翌朝、登校してきた子どもたちは、大騒ぎ!
「先生、どうしてチョッパーが焦げているの?」
「ごめんね、絵の具が渇いたら、色が濃くなってたの」
「先生、この間の学級会の時の「言われてうれしい言葉」だよね、私が言ったの書いてあった!」
「先生、○○君は、私にちゃんと手紙書いてくれたかなあ」
「探してごらん。わざとばらばらに貼ってあるから。結構いいこと書いてあったよ」
そして、桜色の色画用紙に貼ったみんなのメッセージをチョッパーの模造紙の隣に貼った。
この掲示物が、功を奏したのか、授業参観で、たくさんの保護者が観に来て下さったせいか、この日一日、席を替わりたいだの、隣の子にちょっかいを出したり、嫌がらせをする子が一人もいなかった。国語や算数の発表の時も、お互いの発表の良いところを発表し合えたり、拍手や「(答えが)同じです。
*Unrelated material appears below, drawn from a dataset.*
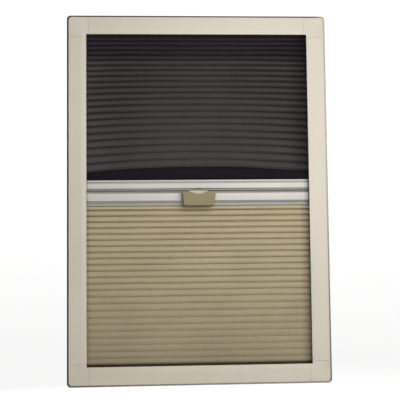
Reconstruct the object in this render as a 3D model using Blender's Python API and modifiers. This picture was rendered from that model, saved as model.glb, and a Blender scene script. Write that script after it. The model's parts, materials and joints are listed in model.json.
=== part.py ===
"""Roof window cassette with a pleated insect screen above and a pleated shade below.

X runs to the right, Z up and the front faces -Y. The origin is the centre of the whole part.
Lengths are in metres.
"""

import math

import bmesh
import bpy
from mathutils import Matrix, Vector

# Frame
FRAME_WIDTH = 0.500
FRAME_HEIGHT = 0.710
FRAME_DEPTH = 0.030
RAIL_WIDTH = 0.034
RAIL_WALL = 0.0016
WEB_WALL = 0.0012
CHAMBER_WIDTH = 0.009
BEVEL_WIDTH = 0.009
BEVEL_DROP = 0.0010
RIDGE_RADIUS = 0.014
EDGE_RADIUS = 0.0012
CORNER_LEG = 0.0395
CORNER_RADIUS = 0.0070
TENON_LENGTH = 0.020

# Fit between separate pieces, and around pieces that slide or turn
FIT = 0.0003
RUNNING = 0.0005

# Weather seal round the outside
SEAL_PROUD = 0.0034
SEAL_FRONT = 0.0035
SEAL_DEPTH = 0.0225
SEAL_LIP = 0.0008
SEAL_RETURN = 0.0120

# Corner screws
SCREW_SHANK = 0.0012
SCREW_HEAD = 0.0025
SCREW_HEAD_DEPTH = 0.0013
SCREW_LENGTH = 0.010
SCREW_SUNK = 0.0002

# Bars, measured down from the top of each
BARS_SPLIT_Z = 0.0147
BARS_GAP = 0.0006
BAR_FRONT = 0.007
BAR_BACK = 0.021
BAR_WALL = 0.0014
BAR_LAP = 0.003
SCREEN_BAR_LIP = 0.0034
SCREEN_BAR_NOTCH = 0.0026
SCREEN_BAR_FACE = 0.0110
SCREEN_BAR_GROOVE = 0.0036
SCREEN_LIP_SETBACK = 0.0035
NOTCH_SETBACK = 0.0045
GROOVE_SETBACK = 0.0040
CATCH_LIP = 0.0007
CATCH_SETBACK = 0.0010
BLIND_BAR_SLOPE = 0.0050
BLIND_BAR_FACE = 0.0140
BLIND_BAR_LOWER_SLOPE = 0.0051
BLIND_BAR_LIP = 0.0047
BLIND_TOP_SETBACK = 0.0050
BLIND_LIP_SETBACK = 0.0040
BAR_ROUNDING = 0.0006

# Slot in each bar and the strip that holds the end of the fabric in it
SLOT_FRONT = 0.0128
SLOT_WIDTH = 0.0036
SLOT_DEPTH = 0.0050

# Glides at the ends of the bars
GLIDE_TENON = 0.020
GLIDE_NECK_FRONT = 0.0090
GLIDE_NECK_DEPTH = 0.0110
SHOE_LENGTH = 0.0145
SHOE_ROUNDING = 0.002

# Tension cords, their stops above and their springs below
CORD_RADIUS = 0.0006
CORD_INSET = 0.0170
CORD_FRONT = 0.0120
CORD_SPACING = 0.0060
CORD_HOLE = 0.0013
CROSS_HOLE = 0.0011
SHELF_DROP = 0.0070
SHELF_THICKNESS = 0.0020
SHELF_HALF_LENGTH = 0.0060
STOP_RADIUS = 0.0022
STOP_HEIGHT = 0.0050
PEG_RADIUS = 0.0016
PEG_HEIGHT = 0.0060
SPRING_WIRE = 0.00035
SPRING_RADIUS = 0.0021
SPRING_LENGTH = 0.0110
SPRING_TURNS = 6
SPRING_LEAD = 0.0012

# Fabrics
FABRIC_LAP = 0.008
FABRIC_THICKNESS = 0.0004
SCREEN_PLEATS = 25
SCREEN_PITCH_GROWTH = 0.62
SCREEN_RIDGE = 0.50
SCREEN_TOP_DEPTH = 0.0062
SCREEN_FOOT_DEPTH = 0.0022
SCREEN_HEM = 0.0192
BLIND_PLEATS = 27
BLIND_PITCH_GROWTH = 0.14
BLIND_RIDGE = 0.72
BLIND_LEAD = 0.0060
BLIND_TOP_DEPTH = 0.0050
BLIND_FOOT_DEPTH = 0.0016
STRIP_THICKNESS = 0.0025
STRIP_FRONT = 0.0065
STRIP_DEPTH = 0.0160

# Pile strips behind the front lips of the side rails
PILE_WIDTH = 0.0036

# Handle, latch and their fixings
HANDLE_PROUD = 0.012
HANDLE_TOP_HALF = 0.0325
HANDLE_FOOT_HALF = 0.0290
HANDLE_TOP_DROP = 0.0022
HANDLE_FOOT_DROP = 0.0012
HANDLE_ROUNDING = 0.0050
HANDLE_TOP_ROUNDING = 0.0024
HANDLE_EDGE = 0.0016
HANDLE_WALL = 0.0022
HANDLE_BACK_WALL = 0.0040
POCKET_HALF = 0.0205
POCKET_DEPTH_Z = 0.0190
SCOOP_HALF = 0.0195
SCOOP_DEPTH = 0.0052
RIB_HALF = 0.0230
RIB_HEIGHT = 0.0010
RIB_PROUD = 0.0006
RIB_UP = 0.0055
CORE_HALF = 0.0200
CORE_MARGIN = 0.0026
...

」という反応がいつもよりたくさんあった。
掲示物一つで、こんなに平和に和気藹藹と活発な授業ができるなら、もっとはやく取り組んで貼ればよかった、と思った。
と、同時に思った。
みんな、誰でも誰かに認められたがっている。
勉強やスポーツで目立つことができない子ほどそれは切実で、担任は常に、そうじや係活動、挨拶など、事あるごとにいいところを見つけては褒めたり励ましたりする努力を怠ってはいけない。
いつもやんちゃをして問題を起こす子も同じ。怒られたがっているというより、担任を試しているのだ。
でも、それ以上に、3年生ぐらいになると、教室での自分の立ち位置、ランク付け、居場所、グループなど、友だち関係が複雑になってくる。特に、男女別対抗意識も出てくる。
そんな中で、あまり話したことのない子や、いつもケンカばかりしている子が、実は自分のいいところを認めてくれて、励ましのメッセージを書いてくれたなんて、どんなにうれしいことだろう。
そういうメッセージを書いてくれた子に嫌がらせをしたり、暴力をふるう気持ちはなくなるのではないだろうか。
私の10のお説教よりも、友だちの一言メッセージの方がずっと効力があった。
私の指導は、「北風と太陽」の北風のように、自分の言うとおりにさせたくて、どんどん厳しく、追い込む指導になってはいなかったか?
正論や理詰めでたたみかけ、その場しのぎの謝り方をさせてはいなかったか?
だから、毎日同じことの繰り返しで、良くなるどころか、どんどんクラスの雰囲気が悪くなり,人間関係がギスギスしていってはいなかったか?
「言われてうれしい言葉」や「見つけたよ、友だちのいいところ」のメッセージは、まさに太陽に日射しだった。
自分は認められている。受け入れられていると思ったとたん、かたくなな心や、さびしい心が温かくなり、人にやさしく、穏やかに接することができるのだ。
その日一日、みんなの目はキラキラしていて、優しくて、帰りのあいさつの声も元気で、ニコニコ帰って行った。
とりあえず、嵐の一週間は過ぎ去り、台風一過の澄み渡った青空のような一日だった。
お怪我の具合はいかがでしょうか。本調子まで戻るにはなかなかたいへんでしょうが、クラスの子ども達にとっても大事なからだ、お大事にね。